To świetne miejsce na piesze wycieczki i zbieranie bursztynów. Niektórzy mówią, że to idealna destynacja dla introwertyków – bo cisza i brak rozpraszaczy pozwalają skupić się na tym, co naprawdę ważne.

Dębina – mała perła między Rowami a Poddąbiem

Dębina to malutka miejscowość, o której słyszało niewielu. I dobrze – dzięki temu wciąż jest tu spokojnie. Plaża jest niewielka, ale pięknie położona – między klifami, z widokiem na zachodzące słońce i bez wszechobecnych budek z jedzeniem czy pamiątkami.

Do plaży prowadzą schody wśród drzew, a nad nią góruje punkt widokowy, z którego rozciąga się panorama na linię brzegową. Woda bywa tu chłodniejsza niż w popularnych kurortach, ale to tylko dodaje uroku. Miejsce docenią zwłaszcza ci, którzy szukają intymności i przestrzeni do refleksji.

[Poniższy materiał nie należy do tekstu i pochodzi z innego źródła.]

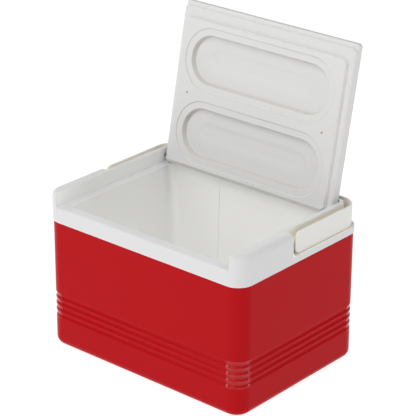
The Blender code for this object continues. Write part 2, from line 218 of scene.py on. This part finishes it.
def noise(tree, coords, scale, detail):
    texture = tree.nodes.new("ShaderNodeTexNoise")
    texture.inputs["Scale"].default_value = scale
    texture.inputs["Detail"].default_value = detail
    tree.links.new(coords, texture.inputs["Vector"])
    return texture


def mix_colors(tree, factor, first, second):
    """Socket of first blended into second by factor; each of the two is a colour or a socket."""
    mix = tree.nodes.new("ShaderNodeMix")
    mix.data_type = "RGBA"
    tree.links.new(factor, mix.inputs["Factor"])
    for name, value in (("A", first), ("B", second)):
        if isinstance(value, tuple):
            mix.inputs[name].default_value = (*value, 1.0)
        else:
            tree.links.new(value, mix.inputs[name])
    return mix.outputs["Result"]


def add_bump(tree, shader, height, strength, distance):
    bump = tree.nodes.new("ShaderNodeBump")
    bump.inputs["Strength"].default_value = strength
    bump.inputs["Distance"].default_value = distance
    tree.links.new(height, bump.inputs["Height"])
    tree.links.new(bump.outputs["Normal"], shader.inputs["Normal"])


def map_range(tree, value, to_min, to_max, from_min=0.0, from_max=1.0):
    remap = tree.nodes.new("ShaderNodeMapRange")
    for name, number in (("From Min", from_min), ("From Max", from_max),
                         ("To Min", to_min), ("To Max", to_max)):
        remap.inputs[name].default_value = number
    tree.links.new(value, remap.inputs["Value"])
    return remap


def plan_mask(tree, coords, corner_x, corner_y, radius, inside):
    """1 inside a plan whose rounded corners are centred on the given corner, or 1 outside it."""
    vector = coords
    for operation, value in (("ABSOLUTE", None), ("SUBTRACT", (corner_x, corner_y, 10.0)),
                             ("MAXIMUM", (0.0, 0.0, 0.0))):
        step = tree.nodes.new("ShaderNodeVectorMath")
        step.operation = operation
        tree.links.new(vector, step.inputs[0])
        if value:
            step.inputs[1].default_value = value
        vector = step.outputs["Vector"]
    distance = tree.nodes.new("ShaderNodeVectorMath")
    distance.operation = "LENGTH"
    tree.links.new(vector, distance.inputs[0])
    test = tree.nodes.new("ShaderNodeMath")
    test.operation = "LESS_THAN" if inside else "GREATER_THAN"
    test.inputs[1].default_value = radius
    tree.links.new(distance.outputs["Value"], test.inputs[0])
    return test.outputs["Value"]


def box_mask(tree, coords, ranges, factor=None):
    """1 inside every range, 0 elsewhere. A factor that is passed in is multiplied with it."""
    split = tree.nodes.new("ShaderNodeSeparateXYZ")
    tree.links.new(coords, split.inputs["Vector"])
    for axis, centre, half, mirrored in ranges:
        source = split.outputs[axis]
        if mirrored:
            fold = tree.nodes.new("ShaderNodeMath")
            fold.operation = "ABSOLUTE"
            tree.links.new(source, fold.inputs[0])
            source = fold.outputs["Value"]
        near = tree.nodes.new("ShaderNodeMath")
        near.operation = "COMPARE"
        near.inputs[1].default_value = centre
        near.inputs[2].default_value = abs(half)
        tree.links.new(source, near.inputs[0])
        if half < 0.0:
            flip = tree.nodes.new("ShaderNodeMath")
            flip.operation = "SUBTRACT"
            flip.inputs[0].default_value = 1.0
            tree.links.new(near.outputs["Value"], flip.inputs[1])
            near = flip
        if factor is None:
            factor = near.outputs["Value"]
            continue
        both = tree.nodes.new("ShaderNodeMath")
        both.operation = "MULTIPLY"
        tree.links.new(factor, both.inputs[0])
        tree.links.new(near.outputs["Value"], both.inputs[1])
        factor = both.outputs["Value"]
    return factor


def moulded_plastic(name, color, roughness, grain, tint, specular, grain_mm=0.9, inside=None, rubbed=None,
                    painted_warm_shade=None, shade_plan=None, shade_range=()):
    """Injection-moulded plastic: slight flow marbling, fine mould grain, uneven gloss.

    inside is a brighter colour painted in the tub, painted light for the light bouncing around in it; aged a
    warm colour painted on faces in shade, painted shade; and rubbed the specular level of the ribs at the
    corners, polished by handling.
    """
    mat, tree, shader, coords = new_material(name)
    flow = noise(tree, coords, 9.0, 4.0)
    flow.inputs["Roughness"].default_value = 0.55
    base = mix_colors(tree, flow.outputs["Fac"], tuple(c * (1.0 - tint) for c in color),
                      tuple(min(1.0, c * (1.0 + tint)) for c in color))
    # Painted light: the inside of the tub is painted brighter.
    if inside:
        base = mix_colors(tree, box_mask(tree, coords, TUB_PAINTED_LIGHT), base, inside)
    # Painted shade: faces in shade get the warm shade colour.
    if painted_warm_shade:
        unlit = box_mask(tree, coords, shade_range, plan_mask(tree, coords, *shade_plan))
        base = mix_colors(tree, unlit, base, painted_warm_shade)
    tree.links.new(base, shader.inputs["Base Color"])

    shader.inputs["Specular IOR Level"].default_value = specular
    if rubbed:
        shine = map_range(tree, box_mask(tree, coords, RIB_CORNERS), specular, rubbed)
        tree.links.new(shine.outputs["Result"], shader.inputs["Specular IOR Level"])
    speck = noise(tree, coords, 60.0, 2.0)
    gloss = map_range(tree, speck.outputs["Fac"], roughness - 0.05, roughness + 0.05, 0.3, 0.7)
    tree.links.new(gloss.outputs["Result"], shader.inputs["Roughness"])
    mould = noise(tree, coords, 1000.0 / grain_mm, 2.0)
    add_bump(tree, shader, mould.outputs["Fac"], grain, 0.0001)
    return mat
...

Dębina to też dobra baza wypadowa – blisko stąd do Słowińskiego Parku Narodowego, Ustki czy Rowów. Ale najwięcej zyskasz, zostając tu na dłużej: poznając lokalne szlaki, oddychając powietrzem pachnącym sosną i ciesząc się spokojem, który dziś tak trudno znaleźć.

Zejdź z utartego szlaku

Jeśli zatłoczone kurorty to nie Twoja bajka, zaplanuj urlop w jednym z tych zakątków. Czasem wystarczy zjechać kilka kilometrów z głównej trasy, żeby znaleźć swoje miejsce nad Bałtykiem. Miejsce, gdzie nikt się nie spieszy, gdzie morze mówi więcej niż krzyk plażowiczów. I gdzie można naprawdę odetchnąć.